A new startup has decided to solve the problem in another way: Make vaccines that don’t need cold storage at all. Vaxess has just won the Harvard University President’s Challenge for social entrepreneurship and will receive $70,000 to commercialize new technology that uses silk to stabilize routine vaccines and eliminate the need for refrigeration in transport and delivery.
“We really see this as a double-bottom-line business,” says Michael Schrader, one of the co-founders of Vaxess. “We want it to be sustainably profitable, but it also has a huge potential global health benefit.”
The technology involves extracting fibroin, a protein found in silk, to stabilize vaccines at temperatures of up to 113 degrees for up to six months. By transporting and delivering vaccines on a thin filmstrip of silk-derived protein, the need for refrigeration is eliminated, explains Kathryn Kosuda, another co-founder of the company. “The silk forms a matrix around the vaccine, so it’s a structural stabilization. One of the advatages of our technology is that it doesn’t alter the vaccine itself, which is simpler from both a scientific and regulatory standpoint, compared with other thermostabilization techniques.” The technology was developed at Tufts University by two professors, David Kaplan and Fiorenzo Omenetto, who have pioneered the use of silk in biomedicine.

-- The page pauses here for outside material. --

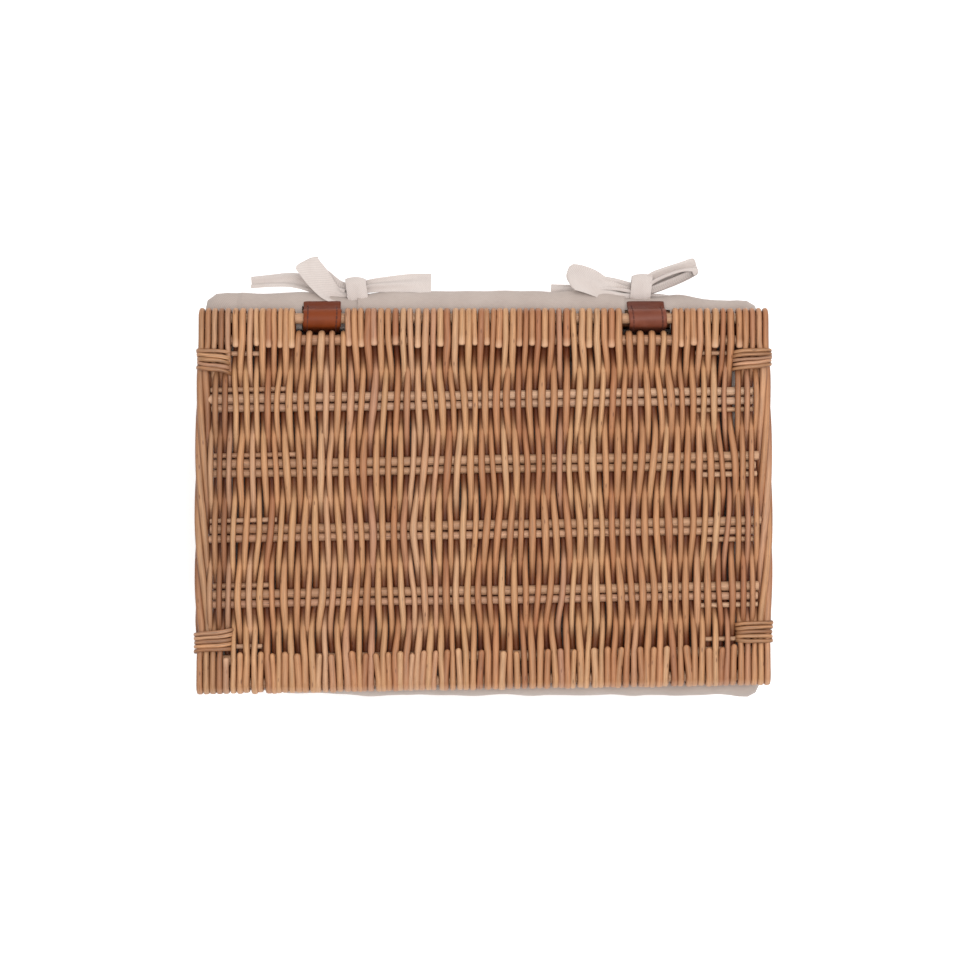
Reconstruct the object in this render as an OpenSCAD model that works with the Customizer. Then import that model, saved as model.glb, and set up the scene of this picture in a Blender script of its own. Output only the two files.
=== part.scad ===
// Rectangular willow hamper: a woven basket, a woven lid on two leather loops, and a tied cotton lining.
// Millimetres. Origin at the centre of the base's underside, +X right, +Y to the hinge side, +Z up.

/* [Lid] */
// Length of the lid over its end ties
lid_l = 450; // [430:1:480]
// Width of the lid over its two borders
lid_w = 300; // [286:1:320]
// Radius of the four edge sticks, one of which is the hinge pin
edge_stick_r = 4.2; // [3.8:0.1:4.4]
// Radius of the sticks that lie in pairs
pair_stick_r = 3.4; // [2.8:0.1:3.6]
// Thickness of a weaver where it turns round an edge stick
weaver_t = 4.2; // [4:0.1:4.6]
// Distance between the outer and the inner edge stick
edge_stick_gap = 17.1; // [16.8:0.1:18]
// Distance between one pair of sticks and the next
pair_pitch = 51.3; // [46:0.1:54]
// Width of the bundle of long rods at each end of the lid
bundle_w = 25; // [20:1:28]

/* [Basket] */
// Height with the lid shut
total_h = 220; // [180:1:280]
// Thickness of the woven walls
wall_t = 12; // [10:0.5:12.5]
// Width of the rolled rim
rim_w = 16; // [15.6:0.1:16.4]
// Height of the rolled rim
rim_h = 14; // [13:0.5:16]
// Distance between one pair of upright stakes and the next
stake_pitch = 43; // [43:0.5:45]
// Radius of an upright stake
stake_r = 2.8; // [2.2:0.1:2.8]
// Height of the foot and thickness of the base
base_h = 14; // [12:0.5:18]

/* [Hinges] */
// Width of a leather loop
strap_w = 30; // [22:1:30]
// Thickness of the doubled leather
strap_t = 3.4; // [2.8:0.1:3.4]
// Length of each gap in the back border of the lid
hinge_gap = 40; // [36:1:44]

/* [Lining] */
// Thickness of the hemmed cotton
cloth_t = 1.2; // [0.8:0.1:1.4]
// How far the cotton hangs down outside the rim
skirt_drop = 60; // [40:1:80]
// Width of the slits that let the leather loops through
slit_w = 42; // [40:1:46]

/* [Hidden] */
$fn = 48;

// Gap between pieces that lie against each other, and the slack of a stick in the weave
gap = 0.3;
slack = 0.2;
// Radial play of the hinge stick in the leather loops
hinge_play = 0.05;
// A cut runs this far past the face it opens
past = 1;

willow = "tan";
stick_brown = "rosybrown";
tie_brown = "peru";
leather = "sienna";
thread = "saddlebrown";
cotton = "linen";

// Lid: distances from its middle plane and its middle lines
border_r = edge_stick_r + weaver_t;
turn_r = border_r - 0.4;
weave_half = border_r - 0.8;
edge_y = lid_w / 2 - border_r;
inner_y = edge_y - edge_stick_gap;
weave_y = inner_y - edge_stick_r - 1.7;
pair_y = [for (i = [-1.5:1:1.5]) i * pair_pitch];
pair_half = pair_stick_r + 0.7;
lid_z = total_h - border_r;

// Lid: end bundles and the four ties round them
tie_t = 1.5;
bundle_out = lid_l / 2 - tie_t - gap;
bundle_in = bundle_out - bundle_w;
bundle_half = border_r - tie_t - 0.5;
bundle_past_stick = 5.2;
bundle_y = edge_y + bundle_past_stick;
weave_x = bundle_in - gap;
stick_x = bundle_out - 1;
tie_turns = 4;
tie_pitch = 4.1;
tie_band = 3.7;
tie_w = tie_pitch * tie_turns;
tie_y = pair_y[3] + 29.5;
tie_in = bundle_in - gap - tie_t;

// Lid: short packing sticks beside the pairs
packing_r = 2.2;
packing_l = 46;
packing_off = pair_half + pair_stick_r + packing_r + 1;

// Hinges: each loop passes between two pairs of stakes
hinge_x = 3 * stake_pitch;
loop_r = edge_stick_r + hinge_play;
strap_r = loop_r + strap_t;

// Basket: levels, from the lid down
cloth_top = lid_z - border_r - gap;
rim_top = cloth_top - cloth_t - gap;
rim_bottom = rim_top - rim_h;
wall_top = rim_bottom - gap;
wall_bottom = base_h + gap;
foot_z = 0.5;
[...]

Kosuda says that, normally, vaccines at room temperature spoil within a few days. Even stabilized vaccines still need to be kept cool, between 35 to 46 degrees and require refrigeration all along their lifetime of transport and storage. The plan is for Vaxess’s technology to add a last step in the process that wouldn’t change the end product. “At the present time, we’re trying to … not disrupt the end health care worker at the other end, so administration of the shot would be the same,” says Kosuda.
The team is working on the MMR (that’s measles, mumps, and rubella, all live virus vaccines) shot, but they hope to expand it to other vaccines as well. Schrader says the fledgling company is talking to pharmaceutical companies as well as assessing the safety of the technology in rotovirus, hepatitis B, and meningococcus vaccines.
All that extra shelf life could have a big impact. “More people die from vaccine-preventable diseases than HIV/AIDS, or diabetes-related problems around the world,” says Patrick Ho, another Vaxess founder.